▶ **REQUIRED WORK**: Begin at the line containing "spring_low_y = pusher_low_y + arm_width" in the entries below and end at the line containing "import math"; transcribe that range exactly and nothing outside it.

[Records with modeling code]
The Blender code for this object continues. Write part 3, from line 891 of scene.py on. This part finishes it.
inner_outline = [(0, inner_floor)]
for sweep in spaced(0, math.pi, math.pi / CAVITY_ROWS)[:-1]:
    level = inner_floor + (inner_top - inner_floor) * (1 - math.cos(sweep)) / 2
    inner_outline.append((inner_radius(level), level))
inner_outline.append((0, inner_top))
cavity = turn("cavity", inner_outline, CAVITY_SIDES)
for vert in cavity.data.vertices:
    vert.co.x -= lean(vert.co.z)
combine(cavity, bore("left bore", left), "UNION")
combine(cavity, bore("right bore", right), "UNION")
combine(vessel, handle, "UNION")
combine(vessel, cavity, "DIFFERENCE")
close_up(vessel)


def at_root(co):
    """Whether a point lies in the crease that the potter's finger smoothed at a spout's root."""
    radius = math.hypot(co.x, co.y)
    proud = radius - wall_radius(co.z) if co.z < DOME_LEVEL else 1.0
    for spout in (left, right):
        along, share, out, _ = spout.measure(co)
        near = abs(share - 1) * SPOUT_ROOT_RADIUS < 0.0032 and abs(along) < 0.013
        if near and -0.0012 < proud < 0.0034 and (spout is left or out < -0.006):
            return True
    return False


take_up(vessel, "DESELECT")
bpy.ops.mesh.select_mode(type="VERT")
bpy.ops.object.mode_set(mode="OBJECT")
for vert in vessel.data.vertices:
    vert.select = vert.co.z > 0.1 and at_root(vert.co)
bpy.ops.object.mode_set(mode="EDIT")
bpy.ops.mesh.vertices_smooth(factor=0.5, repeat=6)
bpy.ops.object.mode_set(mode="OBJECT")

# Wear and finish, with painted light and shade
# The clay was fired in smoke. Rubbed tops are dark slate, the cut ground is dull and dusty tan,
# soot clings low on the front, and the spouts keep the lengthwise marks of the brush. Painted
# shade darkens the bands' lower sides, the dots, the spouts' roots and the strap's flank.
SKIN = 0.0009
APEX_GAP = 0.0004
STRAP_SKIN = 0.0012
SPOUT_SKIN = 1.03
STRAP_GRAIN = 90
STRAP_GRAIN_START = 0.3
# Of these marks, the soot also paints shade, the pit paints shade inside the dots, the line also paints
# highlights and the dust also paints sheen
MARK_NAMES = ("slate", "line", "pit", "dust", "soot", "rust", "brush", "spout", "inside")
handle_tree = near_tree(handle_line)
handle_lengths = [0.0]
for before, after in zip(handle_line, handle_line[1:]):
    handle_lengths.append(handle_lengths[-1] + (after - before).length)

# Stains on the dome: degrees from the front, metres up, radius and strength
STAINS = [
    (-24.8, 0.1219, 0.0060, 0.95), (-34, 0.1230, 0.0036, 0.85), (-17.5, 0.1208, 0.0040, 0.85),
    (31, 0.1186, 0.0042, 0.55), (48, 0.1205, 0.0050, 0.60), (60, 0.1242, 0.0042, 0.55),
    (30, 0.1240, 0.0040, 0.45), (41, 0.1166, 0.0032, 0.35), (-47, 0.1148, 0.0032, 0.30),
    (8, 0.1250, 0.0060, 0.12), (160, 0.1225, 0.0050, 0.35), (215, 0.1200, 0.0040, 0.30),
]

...

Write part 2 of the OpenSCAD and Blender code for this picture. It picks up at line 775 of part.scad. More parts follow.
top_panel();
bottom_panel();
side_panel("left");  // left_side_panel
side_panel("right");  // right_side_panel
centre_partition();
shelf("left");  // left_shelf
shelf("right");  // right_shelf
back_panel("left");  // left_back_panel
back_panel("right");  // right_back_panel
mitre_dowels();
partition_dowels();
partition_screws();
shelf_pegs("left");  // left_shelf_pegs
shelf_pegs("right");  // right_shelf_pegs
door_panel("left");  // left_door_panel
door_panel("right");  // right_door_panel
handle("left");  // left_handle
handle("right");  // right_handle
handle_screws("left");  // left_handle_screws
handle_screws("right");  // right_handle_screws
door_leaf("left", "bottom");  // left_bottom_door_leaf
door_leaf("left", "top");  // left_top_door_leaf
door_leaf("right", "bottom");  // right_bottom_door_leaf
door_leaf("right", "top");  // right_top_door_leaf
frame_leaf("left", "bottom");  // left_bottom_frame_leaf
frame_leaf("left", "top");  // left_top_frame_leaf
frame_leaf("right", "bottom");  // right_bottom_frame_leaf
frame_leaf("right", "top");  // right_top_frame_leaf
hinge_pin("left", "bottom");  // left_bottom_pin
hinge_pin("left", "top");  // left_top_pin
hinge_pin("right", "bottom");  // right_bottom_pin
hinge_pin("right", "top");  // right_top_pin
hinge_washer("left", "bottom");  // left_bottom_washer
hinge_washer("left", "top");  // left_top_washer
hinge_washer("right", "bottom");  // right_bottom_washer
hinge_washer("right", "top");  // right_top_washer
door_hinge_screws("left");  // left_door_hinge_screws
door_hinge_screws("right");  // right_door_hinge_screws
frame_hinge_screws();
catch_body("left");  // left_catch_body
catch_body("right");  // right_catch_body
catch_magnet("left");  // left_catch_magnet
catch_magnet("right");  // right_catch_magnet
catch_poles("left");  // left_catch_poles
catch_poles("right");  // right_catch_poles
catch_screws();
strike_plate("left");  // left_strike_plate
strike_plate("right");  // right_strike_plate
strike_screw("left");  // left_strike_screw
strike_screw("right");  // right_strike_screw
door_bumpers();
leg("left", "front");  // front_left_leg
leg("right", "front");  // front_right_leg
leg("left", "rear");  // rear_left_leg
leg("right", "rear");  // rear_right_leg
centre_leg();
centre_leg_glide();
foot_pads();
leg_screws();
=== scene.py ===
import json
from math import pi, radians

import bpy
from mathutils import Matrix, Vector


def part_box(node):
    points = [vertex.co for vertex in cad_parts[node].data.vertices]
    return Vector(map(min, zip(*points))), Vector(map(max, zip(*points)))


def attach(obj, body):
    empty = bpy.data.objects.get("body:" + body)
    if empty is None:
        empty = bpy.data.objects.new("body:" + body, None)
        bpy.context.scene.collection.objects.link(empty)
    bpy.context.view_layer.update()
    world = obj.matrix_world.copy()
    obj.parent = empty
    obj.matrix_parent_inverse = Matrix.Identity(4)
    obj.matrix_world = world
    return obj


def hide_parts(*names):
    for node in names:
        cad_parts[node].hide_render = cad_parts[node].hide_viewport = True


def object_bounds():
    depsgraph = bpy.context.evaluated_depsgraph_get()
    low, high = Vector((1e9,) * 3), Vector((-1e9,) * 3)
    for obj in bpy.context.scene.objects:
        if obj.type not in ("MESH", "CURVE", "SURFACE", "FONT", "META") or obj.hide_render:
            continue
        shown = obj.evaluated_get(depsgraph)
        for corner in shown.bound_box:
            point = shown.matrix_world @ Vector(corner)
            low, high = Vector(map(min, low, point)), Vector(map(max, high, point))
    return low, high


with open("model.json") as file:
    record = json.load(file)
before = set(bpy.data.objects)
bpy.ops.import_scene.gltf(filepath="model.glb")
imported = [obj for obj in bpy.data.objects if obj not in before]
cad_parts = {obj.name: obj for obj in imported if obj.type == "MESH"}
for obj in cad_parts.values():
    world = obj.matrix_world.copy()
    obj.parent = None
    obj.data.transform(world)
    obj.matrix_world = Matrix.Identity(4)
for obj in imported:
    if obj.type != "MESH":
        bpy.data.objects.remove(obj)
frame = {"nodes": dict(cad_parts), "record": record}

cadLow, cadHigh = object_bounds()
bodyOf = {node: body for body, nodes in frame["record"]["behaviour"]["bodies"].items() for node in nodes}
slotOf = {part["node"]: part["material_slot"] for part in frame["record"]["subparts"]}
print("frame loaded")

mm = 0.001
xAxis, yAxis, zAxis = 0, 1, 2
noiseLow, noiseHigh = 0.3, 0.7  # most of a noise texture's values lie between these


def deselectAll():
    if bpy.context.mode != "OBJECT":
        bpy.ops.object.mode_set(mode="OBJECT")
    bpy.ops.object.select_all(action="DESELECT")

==

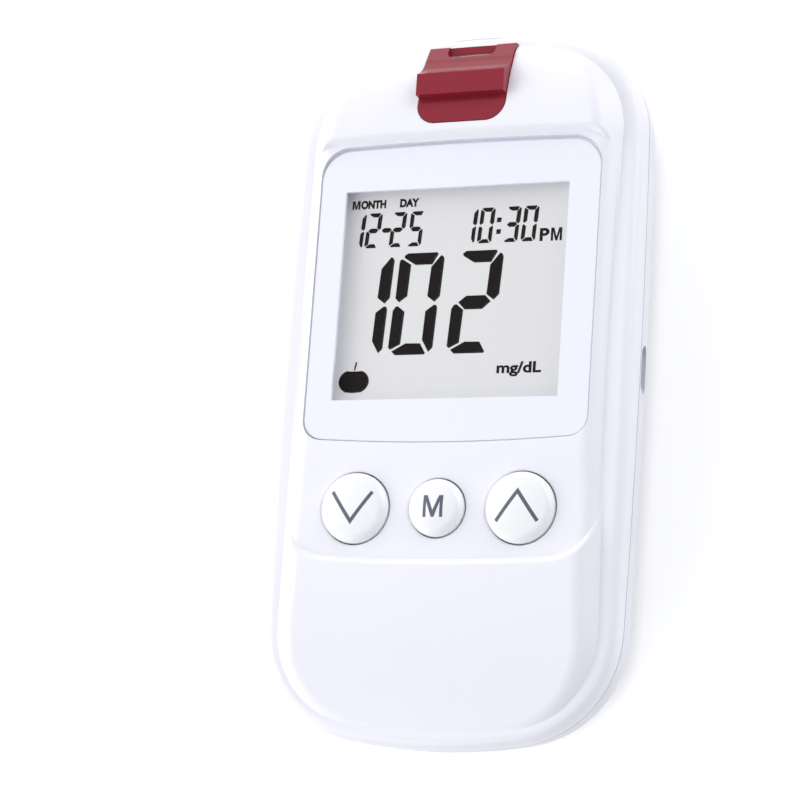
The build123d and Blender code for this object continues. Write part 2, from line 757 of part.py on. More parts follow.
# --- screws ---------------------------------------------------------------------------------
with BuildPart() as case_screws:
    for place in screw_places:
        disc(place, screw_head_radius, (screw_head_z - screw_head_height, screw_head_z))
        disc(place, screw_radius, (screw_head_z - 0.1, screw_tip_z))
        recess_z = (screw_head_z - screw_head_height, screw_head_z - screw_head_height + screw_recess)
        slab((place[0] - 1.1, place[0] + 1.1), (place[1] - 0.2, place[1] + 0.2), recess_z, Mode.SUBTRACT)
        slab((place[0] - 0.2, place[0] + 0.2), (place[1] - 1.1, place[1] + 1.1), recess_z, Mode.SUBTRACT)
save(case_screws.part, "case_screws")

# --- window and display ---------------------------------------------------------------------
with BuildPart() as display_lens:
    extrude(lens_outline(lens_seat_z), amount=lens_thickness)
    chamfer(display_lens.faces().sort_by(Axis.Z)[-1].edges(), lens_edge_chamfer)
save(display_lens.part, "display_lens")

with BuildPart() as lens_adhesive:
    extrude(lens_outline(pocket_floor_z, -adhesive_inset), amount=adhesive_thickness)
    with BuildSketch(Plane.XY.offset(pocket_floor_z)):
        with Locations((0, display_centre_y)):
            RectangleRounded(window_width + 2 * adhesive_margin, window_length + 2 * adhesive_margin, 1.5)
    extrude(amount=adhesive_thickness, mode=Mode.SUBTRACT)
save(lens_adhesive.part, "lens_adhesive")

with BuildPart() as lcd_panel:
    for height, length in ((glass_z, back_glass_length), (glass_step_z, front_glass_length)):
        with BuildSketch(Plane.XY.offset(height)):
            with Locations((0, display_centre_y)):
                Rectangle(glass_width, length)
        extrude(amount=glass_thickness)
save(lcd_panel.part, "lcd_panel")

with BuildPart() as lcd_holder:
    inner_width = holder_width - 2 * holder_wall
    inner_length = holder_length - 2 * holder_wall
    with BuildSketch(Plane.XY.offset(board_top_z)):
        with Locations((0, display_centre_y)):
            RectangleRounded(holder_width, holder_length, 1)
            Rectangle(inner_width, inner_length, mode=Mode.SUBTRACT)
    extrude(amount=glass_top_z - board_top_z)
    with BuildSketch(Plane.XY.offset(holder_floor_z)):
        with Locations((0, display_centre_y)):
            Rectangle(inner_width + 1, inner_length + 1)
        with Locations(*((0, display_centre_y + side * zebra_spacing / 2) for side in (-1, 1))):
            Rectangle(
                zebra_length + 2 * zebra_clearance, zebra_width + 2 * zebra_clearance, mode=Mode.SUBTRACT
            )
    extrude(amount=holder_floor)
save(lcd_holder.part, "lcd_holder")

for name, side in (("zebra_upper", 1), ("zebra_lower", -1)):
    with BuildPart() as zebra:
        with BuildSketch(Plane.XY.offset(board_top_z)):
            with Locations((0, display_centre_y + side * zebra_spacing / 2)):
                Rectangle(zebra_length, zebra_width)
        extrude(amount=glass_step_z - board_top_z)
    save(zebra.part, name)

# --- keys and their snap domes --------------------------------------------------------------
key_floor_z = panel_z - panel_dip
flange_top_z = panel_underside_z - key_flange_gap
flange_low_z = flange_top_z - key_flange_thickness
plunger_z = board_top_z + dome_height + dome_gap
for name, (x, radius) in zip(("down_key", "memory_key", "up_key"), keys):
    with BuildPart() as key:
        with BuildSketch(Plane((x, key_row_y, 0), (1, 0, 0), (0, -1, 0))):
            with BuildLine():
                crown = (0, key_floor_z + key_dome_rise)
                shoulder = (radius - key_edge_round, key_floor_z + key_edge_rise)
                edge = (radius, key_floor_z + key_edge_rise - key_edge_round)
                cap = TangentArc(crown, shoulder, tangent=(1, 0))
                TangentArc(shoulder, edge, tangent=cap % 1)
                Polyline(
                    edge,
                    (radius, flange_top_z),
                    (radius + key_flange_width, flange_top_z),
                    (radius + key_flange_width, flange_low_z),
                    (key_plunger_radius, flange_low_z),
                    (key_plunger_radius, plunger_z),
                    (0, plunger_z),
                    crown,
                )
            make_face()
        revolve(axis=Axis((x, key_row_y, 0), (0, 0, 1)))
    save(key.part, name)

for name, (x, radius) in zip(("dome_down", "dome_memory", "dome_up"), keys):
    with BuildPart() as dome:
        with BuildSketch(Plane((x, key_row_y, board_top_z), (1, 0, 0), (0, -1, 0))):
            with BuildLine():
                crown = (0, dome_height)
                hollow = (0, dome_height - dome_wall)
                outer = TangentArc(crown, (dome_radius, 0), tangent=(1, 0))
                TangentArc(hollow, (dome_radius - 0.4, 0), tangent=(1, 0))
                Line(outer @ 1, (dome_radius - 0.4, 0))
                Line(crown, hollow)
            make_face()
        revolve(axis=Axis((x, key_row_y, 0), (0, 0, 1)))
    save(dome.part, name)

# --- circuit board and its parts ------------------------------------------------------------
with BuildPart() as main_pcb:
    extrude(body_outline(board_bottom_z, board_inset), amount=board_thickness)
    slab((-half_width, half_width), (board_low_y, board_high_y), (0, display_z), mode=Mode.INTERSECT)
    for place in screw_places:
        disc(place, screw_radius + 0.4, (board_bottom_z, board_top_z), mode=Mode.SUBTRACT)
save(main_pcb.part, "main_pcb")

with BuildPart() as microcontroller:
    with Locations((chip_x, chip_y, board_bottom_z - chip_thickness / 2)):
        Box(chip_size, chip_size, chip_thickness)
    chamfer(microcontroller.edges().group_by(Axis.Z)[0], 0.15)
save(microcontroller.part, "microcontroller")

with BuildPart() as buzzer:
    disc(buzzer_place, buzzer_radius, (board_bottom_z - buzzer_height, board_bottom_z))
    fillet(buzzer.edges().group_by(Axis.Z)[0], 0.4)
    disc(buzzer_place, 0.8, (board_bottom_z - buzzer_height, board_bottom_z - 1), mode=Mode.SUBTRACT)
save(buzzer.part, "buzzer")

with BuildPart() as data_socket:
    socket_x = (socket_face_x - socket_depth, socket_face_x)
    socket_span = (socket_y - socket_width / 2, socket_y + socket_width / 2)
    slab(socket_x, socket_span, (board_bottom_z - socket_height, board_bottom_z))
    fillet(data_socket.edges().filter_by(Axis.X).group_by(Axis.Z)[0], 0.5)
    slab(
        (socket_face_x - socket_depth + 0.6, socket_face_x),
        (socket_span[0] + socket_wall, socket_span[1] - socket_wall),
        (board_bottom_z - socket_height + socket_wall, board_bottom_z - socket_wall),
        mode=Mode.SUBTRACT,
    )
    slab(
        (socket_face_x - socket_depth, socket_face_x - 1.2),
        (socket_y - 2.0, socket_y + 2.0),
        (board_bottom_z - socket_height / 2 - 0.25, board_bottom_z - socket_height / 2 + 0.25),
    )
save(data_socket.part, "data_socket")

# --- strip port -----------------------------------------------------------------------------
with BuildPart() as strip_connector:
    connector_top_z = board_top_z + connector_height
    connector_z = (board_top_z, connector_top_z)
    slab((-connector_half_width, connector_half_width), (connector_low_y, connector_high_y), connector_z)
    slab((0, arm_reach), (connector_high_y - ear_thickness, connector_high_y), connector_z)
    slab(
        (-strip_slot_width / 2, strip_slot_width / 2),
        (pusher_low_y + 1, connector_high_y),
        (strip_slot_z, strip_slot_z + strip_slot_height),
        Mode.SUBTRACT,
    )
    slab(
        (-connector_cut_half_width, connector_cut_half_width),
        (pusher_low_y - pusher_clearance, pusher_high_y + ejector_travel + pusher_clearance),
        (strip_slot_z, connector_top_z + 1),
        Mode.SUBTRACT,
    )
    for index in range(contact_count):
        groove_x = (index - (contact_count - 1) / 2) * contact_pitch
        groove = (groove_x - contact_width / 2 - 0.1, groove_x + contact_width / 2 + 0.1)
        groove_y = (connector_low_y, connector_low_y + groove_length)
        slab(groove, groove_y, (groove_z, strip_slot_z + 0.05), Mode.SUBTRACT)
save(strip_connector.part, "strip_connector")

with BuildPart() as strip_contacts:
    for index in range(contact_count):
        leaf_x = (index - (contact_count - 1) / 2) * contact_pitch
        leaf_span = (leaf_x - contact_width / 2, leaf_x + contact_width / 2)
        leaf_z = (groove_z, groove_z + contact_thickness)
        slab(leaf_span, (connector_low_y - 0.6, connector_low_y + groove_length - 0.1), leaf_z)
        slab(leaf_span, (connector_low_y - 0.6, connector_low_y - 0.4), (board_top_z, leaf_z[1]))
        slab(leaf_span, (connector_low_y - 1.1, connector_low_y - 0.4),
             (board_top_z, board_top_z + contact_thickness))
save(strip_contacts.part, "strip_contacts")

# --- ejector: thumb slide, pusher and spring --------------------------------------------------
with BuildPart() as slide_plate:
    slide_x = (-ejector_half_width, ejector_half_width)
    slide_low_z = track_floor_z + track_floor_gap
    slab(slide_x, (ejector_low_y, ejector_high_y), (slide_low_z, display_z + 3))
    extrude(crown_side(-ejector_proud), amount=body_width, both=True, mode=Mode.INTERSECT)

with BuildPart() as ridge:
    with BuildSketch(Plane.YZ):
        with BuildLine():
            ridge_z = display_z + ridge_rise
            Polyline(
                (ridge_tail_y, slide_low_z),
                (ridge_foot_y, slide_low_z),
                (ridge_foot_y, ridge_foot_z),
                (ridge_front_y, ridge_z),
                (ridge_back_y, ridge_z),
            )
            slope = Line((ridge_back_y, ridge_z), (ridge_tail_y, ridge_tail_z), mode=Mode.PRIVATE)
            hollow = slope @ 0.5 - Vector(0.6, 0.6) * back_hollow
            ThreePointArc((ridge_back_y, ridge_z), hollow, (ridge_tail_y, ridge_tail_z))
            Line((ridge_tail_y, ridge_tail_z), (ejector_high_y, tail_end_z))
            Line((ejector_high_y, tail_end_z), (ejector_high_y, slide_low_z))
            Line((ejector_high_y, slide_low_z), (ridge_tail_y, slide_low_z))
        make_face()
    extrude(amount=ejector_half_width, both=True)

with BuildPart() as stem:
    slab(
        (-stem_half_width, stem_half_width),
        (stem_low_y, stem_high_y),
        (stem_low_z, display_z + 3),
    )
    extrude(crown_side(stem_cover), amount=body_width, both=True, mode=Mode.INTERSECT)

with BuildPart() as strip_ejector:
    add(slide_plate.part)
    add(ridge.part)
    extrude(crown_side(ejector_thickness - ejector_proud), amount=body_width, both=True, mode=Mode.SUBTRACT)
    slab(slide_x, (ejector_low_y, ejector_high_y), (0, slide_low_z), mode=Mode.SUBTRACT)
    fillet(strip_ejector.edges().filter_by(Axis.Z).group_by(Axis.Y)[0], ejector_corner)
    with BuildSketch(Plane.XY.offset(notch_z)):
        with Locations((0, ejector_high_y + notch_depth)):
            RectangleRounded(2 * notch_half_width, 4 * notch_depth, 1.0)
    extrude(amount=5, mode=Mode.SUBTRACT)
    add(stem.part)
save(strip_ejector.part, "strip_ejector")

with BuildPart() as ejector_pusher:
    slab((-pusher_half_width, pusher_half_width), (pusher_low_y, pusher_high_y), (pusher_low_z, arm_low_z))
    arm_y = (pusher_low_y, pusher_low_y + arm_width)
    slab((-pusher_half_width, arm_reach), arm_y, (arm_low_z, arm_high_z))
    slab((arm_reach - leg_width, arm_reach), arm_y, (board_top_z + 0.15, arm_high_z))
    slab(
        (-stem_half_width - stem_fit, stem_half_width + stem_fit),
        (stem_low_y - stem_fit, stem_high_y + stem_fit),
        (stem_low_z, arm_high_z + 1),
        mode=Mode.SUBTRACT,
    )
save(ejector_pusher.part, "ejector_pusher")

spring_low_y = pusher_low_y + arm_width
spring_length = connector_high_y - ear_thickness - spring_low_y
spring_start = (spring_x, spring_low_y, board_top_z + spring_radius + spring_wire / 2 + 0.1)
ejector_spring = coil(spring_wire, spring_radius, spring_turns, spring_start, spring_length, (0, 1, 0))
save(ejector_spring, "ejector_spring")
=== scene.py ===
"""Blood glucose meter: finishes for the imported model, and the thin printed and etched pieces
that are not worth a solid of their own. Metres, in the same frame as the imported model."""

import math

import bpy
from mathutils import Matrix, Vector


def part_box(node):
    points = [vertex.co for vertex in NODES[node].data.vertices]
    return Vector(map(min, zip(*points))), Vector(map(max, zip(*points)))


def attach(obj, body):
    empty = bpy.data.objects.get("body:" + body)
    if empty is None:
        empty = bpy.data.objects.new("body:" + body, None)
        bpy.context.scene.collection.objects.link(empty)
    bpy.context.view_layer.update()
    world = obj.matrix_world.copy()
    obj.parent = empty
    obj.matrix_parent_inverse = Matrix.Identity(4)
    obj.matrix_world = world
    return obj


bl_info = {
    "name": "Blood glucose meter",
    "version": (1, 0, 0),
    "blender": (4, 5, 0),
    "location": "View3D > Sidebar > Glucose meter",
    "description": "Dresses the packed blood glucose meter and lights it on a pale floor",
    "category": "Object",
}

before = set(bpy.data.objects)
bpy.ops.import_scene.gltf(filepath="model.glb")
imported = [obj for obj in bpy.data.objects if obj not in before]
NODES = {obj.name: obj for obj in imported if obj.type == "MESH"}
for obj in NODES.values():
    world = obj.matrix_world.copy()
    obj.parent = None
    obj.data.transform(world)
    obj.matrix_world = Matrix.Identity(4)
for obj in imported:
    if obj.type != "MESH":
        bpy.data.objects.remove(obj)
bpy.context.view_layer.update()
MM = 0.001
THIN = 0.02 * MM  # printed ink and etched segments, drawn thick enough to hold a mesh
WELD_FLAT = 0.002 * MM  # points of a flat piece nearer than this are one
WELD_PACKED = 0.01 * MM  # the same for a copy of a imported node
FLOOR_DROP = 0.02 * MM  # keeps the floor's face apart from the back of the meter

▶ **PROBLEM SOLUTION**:
spring_low_y = pusher_low_y + arm_width
spring_length = connector_high_y - ear_thickness - spring_low_y
spring_start = (spring_x, spring_low_y, board_top_z + spring_radius + spring_wire / 2 + 0.1)
ejector_spring = coil(spring_wire, spring_radius, spring_turns, spring_start, spring_length, (0, 1, 0))
save(ejector_spring, "ejector_spring")
=== scene.py ===
"""Blood glucose meter: finishes for the imported model, and the thin printed and etched pieces
that are not worth a solid of their own. Metres, in the same frame as the imported model."""

import math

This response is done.